L’élu de poursuivre : « Quand on dit aux gens du voyage d’aller sur une aire, ils refusent d’y aller, avec toujours un bon argument : un jour c’est le grand-père qui est mort sur l’aire, donc elle est maudite, une autre fois c’est le manque d’argent ou un enfant qui est malade… Quand je vois l’énergie déployée par la gendarmerie nationale, la police municipale pour juguler cela, c’est insupportable. »
Les élus seraient donc impuissants ? « Je prends systématiquement un arrêté d’expulsion. On dépense beaucoup d’énergie et d’argent, car à chaque fois il faut un constat d’huissier. Je ne conteste pas le nomadisme, mais là où il y a des droits, il y a aussi des devoirs. Leur devoir républicain, c’est de s’installer sur les aires prévues, avec de l’eau, de l’électricité, des sanitaires… »
Et côté devoir, selon son président, la communauté de communes Chinon Vienne et Loire est bon élève dans le domaine. « Avec quatre aires d’accueil, nous sommes la seule collectivité en conformité avec le schéma départemental d’accueil et d’habitat des gens du voyage. On a investi l’an dernier 650.000 € pour ouvrir l’aire de Savigny-en-Véron. »
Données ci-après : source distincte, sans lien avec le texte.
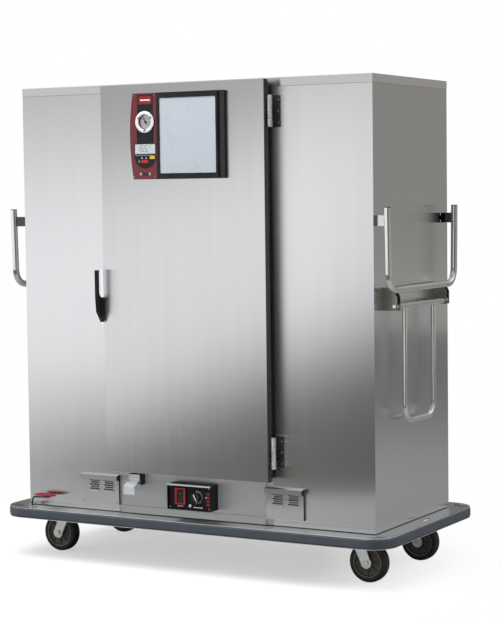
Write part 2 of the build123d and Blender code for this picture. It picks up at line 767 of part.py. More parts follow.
def latch_lever():
    """A paddle with a finger bar standing off the door, a curved throat and a pointed foot."""
    throat = 24.0
    outline = [
        (-441, 955), (-431, 955), (-434, 946), (-434, 848 + throat), (-434 + throat, 848),
        (-399, 848), (-399, 772), (-403.5, 752), (-405.5, 752), (-435, 794), (-440, 850),
    ]
    lever = profile_along_x(outline, LEVER_LEFT, LEVER_RIGHT)
    lever -= rod_x(throat, LEVER_LEFT, LEVER_RIGHT, -434 + throat, 848 + throat)
    lever -= block(-361.5, -355.5, -415, -398, 750, 777)
    return lever - rod_x(LEVER_PIN + RUNNING, LEVER_LEFT, LEVER_RIGHT, LEVER_PIVOT_Y, LEVER_PIVOT_Z)


def latch_plunger():
    """The push-off pin that the lever's foot drives towards the strike."""
    return rod_y(PLUNGER_RADIUS, DOOR_FACE - 4.6, -342, PLUNGER_X, PLUNGER_Z)


def latch_strike():
    plate = block(-382, -345, PANEL_FRONT - 3, PANEL_FRONT - 0.1, 735, 800)
    return fillet(plate.edges().filter_by(Axis.Y), 4)


# ---- Instruments on the door ----

BEZEL_RIGHT = -95.0
BEZEL_TOP = 1628.0
BEZEL_FOOT = 1302.0
BEZEL_EDGE = -201.0
BEZEL_BULGE = -215.0
BEZEL_DEPTH = 10.0
DIAL_X = -146.0
DIAL_Z = 1519.0
DIAL_RADIUS = 41.0
DIAL_INNER = 27.0
NEEDLE_PIN = 1.5
BOARD_LEFT = -94.5
BOARD_RIGHT = 206.0
BOARD_DEPTH = 12.0
BUTTONS_Y = DOOR_FACE - BEZEL_DEPTH
MODE_X = -115.0
MODE_Z = 1384.0
SET_X = -149.0
SET_Z = 1370.0


def instrument_bezel():
    """The moulded instrument panel, with wells for the dial, the display and the two buttons."""
    face = DOOR_FACE - BEZEL_DEPTH
    right = Line((BEZEL_RIGHT, face, BEZEL_FOOT), (BEZEL_RIGHT, face, BEZEL_TOP))
    top = Line(right @ 1, (BEZEL_EDGE, face, BEZEL_TOP))
    left = ThreePointArc(
        top @ 1, (BEZEL_BULGE, face, (BEZEL_TOP + BEZEL_FOOT) / 2), (BEZEL_EDGE, face, BEZEL_FOOT)
    )
    foot = Line(left @ 1, right @ 0)
    bezel = extrude(make_face([right, top, left, foot]), amount=BEZEL_DEPTH - 0.1, dir=(0, 1, 0))
    bezel -= rod_y(DIAL_INNER, face, face + 4, DIAL_X, DIAL_Z)
    bezel += rod_y(NEEDLE_PIN, face - 1, face + 4, DIAL_X, DIAL_Z)
    bezel -= block(-194, -101, face, face + 4, 1398, 1436)
    bezel -= block(MODE_X - 12, MODE_X + 12, face, face + 6, MODE_Z - 6, MODE_Z + 6)
    return bezel - block(SET_X - 15, SET_X + 15, face, face + 6, SET_Z - 7, SET_Z + 7)


def dial_ring():
    face = DOOR_FACE - BEZEL_DEPTH
    ring = rod_y(DIAL_RADIUS, face - 4, face - 0.1, DIAL_X, DIAL_Z)
    return ring - rod_y(DIAL_INNER + 0.5, face - 4, face - 0.1, DIAL_X, DIAL_Z)


def dial_needle():
    """A tapered pointer on a small hub, with a counterweight tail."""
    face = DOOR_FACE - BEZEL_DEPTH
    y0 = face + 0.5
    y1 = face + 2.0
    points = [
        (DIAL_X - 2.5, DIAL_Z - 8), (DIAL_X + 2.5, DIAL_Z - 8), (DIAL_X + 1.5, DIAL_Z),
        (DIAL_X + 0.6, DIAL_Z + 22), (DIAL_X - 0.6, DIAL_Z + 22), (DIAL_X - 1.5, DIAL_Z),
    ]
    needle = profile_along_y(points, y0, y1) + rod_y(4, y0 - 0.8, y1, DIAL_X, DIAL_Z)
    needle -= rod_y(NEEDLE_PIN + RUNNING, y0 - 1, y1, DIAL_X, DIAL_Z)
    return Pos(DIAL_X, 0, DIAL_Z) * Rot(0, -30, 0) * Pos(-DIAL_X, 0, -DIAL_Z) * needle


def display_window():
    face = DOOR_FACE - BEZEL_DEPTH
    return block(-193.7, -101.3, face - 0.6, face + 3.5, 1398.3, 1435.7)


def push_button(x, z, half_width, half_height):
    cap = block(
        x - half_width, x + half_width, BUTTONS_Y - 2, BUTTONS_Y + 3.5, z - half_height, z + half_height
    )
    return fillet(cap.edges().filter_by(Axis.Y), 1.5)


def menu_board_frame():
    """A moulded frame round the writing board, with a grooved rail down its right side."""
    face = DOOR_FACE - BOARD_DEPTH
    back = DOOR_FACE - 0.1
    frame = block(BOARD_LEFT, BOARD_RIGHT, face, back, BEZEL_FOOT, BEZEL_TOP)
    frame = fillet(frame.edges().filter_by(Axis.Y).sort_by(Axis.X)[-2:], 5)
    frame -= block(-81, 166, face, face + 4, 1323, 1608)
    return frame - block(175, 186, face, face + 6, BEZEL_FOOT, BEZEL_TOP)


def menu_board():
    face = DOOR_FACE - BOARD_DEPTH
    return block(-80.5, 165.5, face + 1.5, face + 3.8, 1323.5, 1607.5)


# ---- Handles ----


def push_handle(side):
    """A U of tube that hangs from two brackets, its grip bar low and its legs drawing in."""
    x = side * PUSH_X
    points = [
        (x, PUSH_FRONT_Y, PUSH_TOP), (x, PUSH_FRONT_Y + PUSH_TAPER, PUSH_GRIP),
        (x, PUSH_BACK_Y - PUSH_TAPER, PUSH_GRIP), (x, PUSH_BACK_Y, PUSH_TOP),
    ]
    return tube_along(points, PUSH_BEND, PUSH_TUBE_RADIUS, 1.6)


def push_handles():
    return group([push_handle(-1), push_handle(1)])


def push_handle_plugs():
    shapes = []
    for side in (-1, 1):
        for y in (PUSH_FRONT_Y, PUSH_BACK_Y):
            stem = rod_z(10.5, PUSH_TOP - 9, PUSH_TOP + 0.4, side * PUSH_X, y)
            shapes.append(stem + rod_z(PUSH_TUBE_RADIUS, PUSH_TOP + 0.4, PUSH_TOP + 2.4, side * PUSH_X, y))
    return group(shapes)


def push_handle_bracket(side, y, inward):
    """A bent strap: foot on the wall, web out to the tube, saddle against it."""
    height = 19.0
    z0 = PUSH_BRACKET_Z - height
    z1 = PUSH_BRACKET_Z + height
    wall = END - CAP_LAP + 0.1
    reach = PUSH_X - PUSH_TUBE_RADIUS + 2
    edge = y - inward
    a, b = sorted((edge, edge + inward * 28))
    strap = block(wall, wall + 3, a, b, z0, z1)
    a, b = sorted((edge, edge + inward * 3))
    strap += block(wall, reach, a, b, z0, z1)
    a, b = sorted((edge, edge + inward * 11))
    strap += block(reach - 8, reach, a, b, z0, z1)
    tilt = PUSH_TAPER / (PUSH_TOP - PUSH_GRIP) * (PUSH_TOP - PUSH_BRACKET_Z)
    strap -= rod_z(PUSH_TUBE_RADIUS + 0.6, z0, z1, PUSH_X, y + inward * tilt)
    return strap if side > 0 else mirror(strap, about=Plane.YZ)


def push_handle_brackets():
    shapes = []
    for side in (-1, 1):
        shapes.append(push_handle_bracket(side, PUSH_FRONT_Y, 1))
        shapes.append(push_handle_bracket(side, PUSH_BACK_Y, -1))
    return group(shapes)


def pull_handle_brackets():
    """Two channels on the end wall, each with a hole through both cheeks for the pivot tube."""
    wall = END - CAP_LAP + 0.1
    reach = PULL_X + 13
    z0 = PULL_Z - 14
    z1 = PULL_Z + 70
    shapes = []
    for y in PULL_BRACKETS:
        outer = block(wall, reach, y, y + PULL_BRACKET_WIDTH, z0, z1)
        outer -= block(wall + 3, reach, y + 3, y + PULL_BRACKET_WIDTH - 3, z0, z1)
        slope = profile_along_y(
            [(reach - 20, z1), (reach, z1), (reach, z1 - 34)], y, y + PULL_BRACKET_WIDTH
        )
        outer -= slope
        hole = rod_y(PULL_PIVOT_RADIUS + 0.08, y, y + PULL_BRACKET_WIDTH, PULL_X, PULL_Z)
        shapes.append(outer - hole)
    return group(shapes)


def pull_handle():
    """The pivot tube with the towing loop welded to it."""
    ends = (PULL_BRACKETS[0] - 5, PULL_BRACKETS[1] + PULL_BRACKET_WIDTH + 5)
    points = [
        (PULL_X, PULL_FRONT_LEG_Y, PULL_Z), (PULL_X, PULL_FRONT_LEG_Y, PULL_GRIP),
        (PULL_X, PULL_BACK_LEG_Y, PULL_GRIP), (PULL_X, PULL_BACK_LEG_Y, PULL_Z),
    ]
    loop = solid_bar_along(points, PULL_BEND, PULL_TUBE_RADIUS)
    return loop + rod_y(PULL_PIVOT_RADIUS, ends[0], ends[1], PULL_X, PULL_Z)


# ---- Brake pedal ----

PEDAL_TOP = 46.0
DECK_UNDER_BODY = DECK_TOP - BODY_FOOT_Z


def brake_pedal():
    """Two bent rods from a cross shaft, joined under the pad."""
    shaft_z = DECK_UNDER_BODY + PEDAL_SHAFT_LIFT
    pedal = rod_y(PEDAL_ROD, PEDAL_Y - 19, PEDAL_Y + 19, PEDAL_X, shaft_z)
    for y in (PEDAL_Y - 9, PEDAL_Y + 9):
        points = [
            (PEDAL_X, y, shaft_z), (PEDAL_X + 10, y, PEDAL_TOP - 7), (PEDAL_X + 92, y, PEDAL_TOP - 3),
        ]
        pedal += solid_bar_along(points, 8.0, PEDAL_ROD)
    return pedal


def brake_pad():
    z0 = PEDAL_TOP + 0.1
    pad = Pos(PEDAL_X + 62, PEDAL_Y, z0) * extrude(SlotOverall(94, 32), 7)
    pad = fillet(pad.faces().sort_by(Axis.Z)[-1].edges(), 3)
    return pad


def main():
    os.makedirs("parts", exist_ok=True)
    save_deck("deck_pan", deck_pan())
    save_deck("deck_crossmembers", deck_crossmembers())
    save_deck("bumper_channel", bumper_channel())
    save_deck("bumper", bumper())
    save_deck("caster_plates", caster_plates())
    for name, (side, end) in zip(CORNER_NAMES, CORNERS):
        save_deck(f"caster_fork_{name}", caster_fork(side, end))
        save_deck(f"wheel_{name}", wheel(side, end))
    save_body("body_wrap", body_wrap())
    save_body("top_cap", top_cap())
    save_body("front_panel_left", front_panel(-END + CAP_LAP, DOOR_LEFT + 14))
    save_body("front_panel_right", front_panel(DOOR_RIGHT - 14, END - CAP_LAP))
    save_body("door_frame", door_frame())
    save_body("apron_panel", apron_panel())
    save_body("inner_liner", inner_liner())
    save_body("body_insulation", body_insulation())
    save_body("rack_uprights", rack_uprights())
    save_body("wire_shelves", wire_shelves())
    save_body("fan_motor", fan_motor())
    save_body("fan_wheel", fan_wheel())
    save_body("heater_element", heater_element())
    save_body("thermostat_probe", thermostat_probe())
    save_body("power_inlet", power_inlet())
    save_body("control_housing", control_housing())
    save_body("control_face", control_face())
    save_body("power_switch", power_switch())
    save_body("thermostat_knob", thermostat_knob())
    save_body("vent_covers", vent_covers())
    save_body("transport_latch_bracket", transport_latch_bracket())
    save_body("transport_latch", transport_latch())
    save_body("door_skin", door_skin())
    save_body("door_liner", door_liner())
    save_body("door_insulation", door_insulation())
    save_body("door_gasket", door_gasket())
    save_body("hinge_frame_leaves", hinge_frame_leaves())
    save_body("hinge_door_leaves", hinge_door_leaves())
    save_body("latch_base", latch_base())
    save_body("latch_lever", latch_lever())
    save_body("latch_plunger", latch_plunger())
    save_body("latch_strike", latch_strike())
    save_body("instrument_bezel", instrument_bezel())
    save_body("dial_ring", dial_ring())
    save_body("dial_needle", dial_needle())
    save_body("display_window", display_window())
    save_body("mode_button", push_button(MODE_X, MODE_Z, 11, 5.5))
    save_body("set_button", push_button(SET_X, SET_Z, 14.4, 6.5))
    save_body("menu_board_frame", menu_board_frame())
    save_body("menu_board", menu_board())
    save_body("push_handles", push_handles())
    save_body("push_handle_plugs", push_handle_plugs())
    save_body("push_handle_brackets", push_handle_brackets())
    save_body("pull_handle_brackets", pull_handle_brackets())
    save_body("pull_handle", pull_handle())
    save_body("brake_pedal", brake_pedal())
    save_body("brake_pad", brake_pad())


if __name__ == "__main__":
    main()
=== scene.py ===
import json
import math

import bmesh
import bpy
from mathutils import Matrix, Vector


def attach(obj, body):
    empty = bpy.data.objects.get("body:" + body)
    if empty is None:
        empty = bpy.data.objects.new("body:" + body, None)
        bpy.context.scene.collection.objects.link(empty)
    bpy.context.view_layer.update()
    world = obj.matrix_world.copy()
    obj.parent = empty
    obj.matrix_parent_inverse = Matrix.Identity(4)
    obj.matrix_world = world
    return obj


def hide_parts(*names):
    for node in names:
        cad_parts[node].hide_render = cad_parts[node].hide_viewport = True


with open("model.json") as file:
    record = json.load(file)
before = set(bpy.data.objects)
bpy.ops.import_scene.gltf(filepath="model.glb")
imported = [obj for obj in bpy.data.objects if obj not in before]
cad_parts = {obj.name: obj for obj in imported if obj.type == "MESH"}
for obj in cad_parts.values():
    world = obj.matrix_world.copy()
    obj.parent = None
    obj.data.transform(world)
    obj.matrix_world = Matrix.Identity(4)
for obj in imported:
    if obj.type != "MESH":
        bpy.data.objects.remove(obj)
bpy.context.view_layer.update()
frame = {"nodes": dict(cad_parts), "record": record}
NODES = frame["nodes"]
SLOT_OF = {s["node"]: s["material_slot"] for s in frame["record"]["subparts"]}

# The body parts are laid out in millimetres about the foot of the body, the deck about its own middle.
BODY_Y = 2.75
BODY_Z = 202.0
DECK_Y = 7.25
MM = 0.001


def body_point(x, y, z):
    """A point of the body, in metres in the row frame."""
    return Vector((x * MM, (y + BODY_Y) * MM, (z + BODY_Z) * MM))


def deck_point(x, y, z):
    """A point of the deck, in metres in the row frame."""
    return Vector((x * MM, (y + DECK_Y) * MM, z * MM))


# ---------------------------------------------------------------- materials


def new_material(name):
    mat = bpy.data.materials.new(name)
    mat.use_nodes = True
    tree = mat.node_tree
    return mat, tree, tree.nodes["Principled BSDF"]


def add(tree, kind, **values):
    node = tree.nodes.new(kind)
    for key, value in values.items():
        setattr(node, key, value)
    return node


def noise(tree, coords, scale, detail=3.0, rough=0.5):
    """A noise texture whose space is stretched by scale, a number for each axis."""
    mapping = add(tree, "ShaderNodeMapping")
    mapping.inputs["Scale"].default_value = scale
    tree.links.new(coords, mapping.inputs["Vector"])
    tex = add(tree, "ShaderNodeTexNoise")
    tex.inputs["Scale"].default_value = 1.0
    tex.inputs["Detail"].default_value = detail
    tex.inputs["Roughness"].default_value = rough
    tree.links.new(mapping.outputs["Vector"], tex.inputs["Vector"])
    return tex.outputs["Fac"]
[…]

Le 15 janvier, sur ce sujet spécifique des gens du voyage, les maires de Chinon Vienne et Loire ont confié leur pouvoir de police au président de la communauté de communes. « Une fois l’arrêté préfectoral pris, cela va nous permettre d’être plus efficaces, car l’arrêté d’expulsion sera valable sur l’ensemble des 19 communes. Jusqu’à maintenant, je prenais un arrêté pour Chinon, puis les gens du voyage partaient s’installer sur une commune voisine et il fallait tout recommencer. »
Contactée, la préfecture explique avoir signé, suite aux demandes de mise en demeure de la mairie de Chinon, trois arrêtés successifs pour des installations sur des terrains privés (rue de Grigny et rue des Grandes Vignes), arrêtés qui n’avaient pas fait vendredi soir l’objet de recours devant le tribunal administratif. La préfecture précise en outre qu’« aucun recours à la force publique (pour faire évacuer les caravanes) ne nous a été demandé ».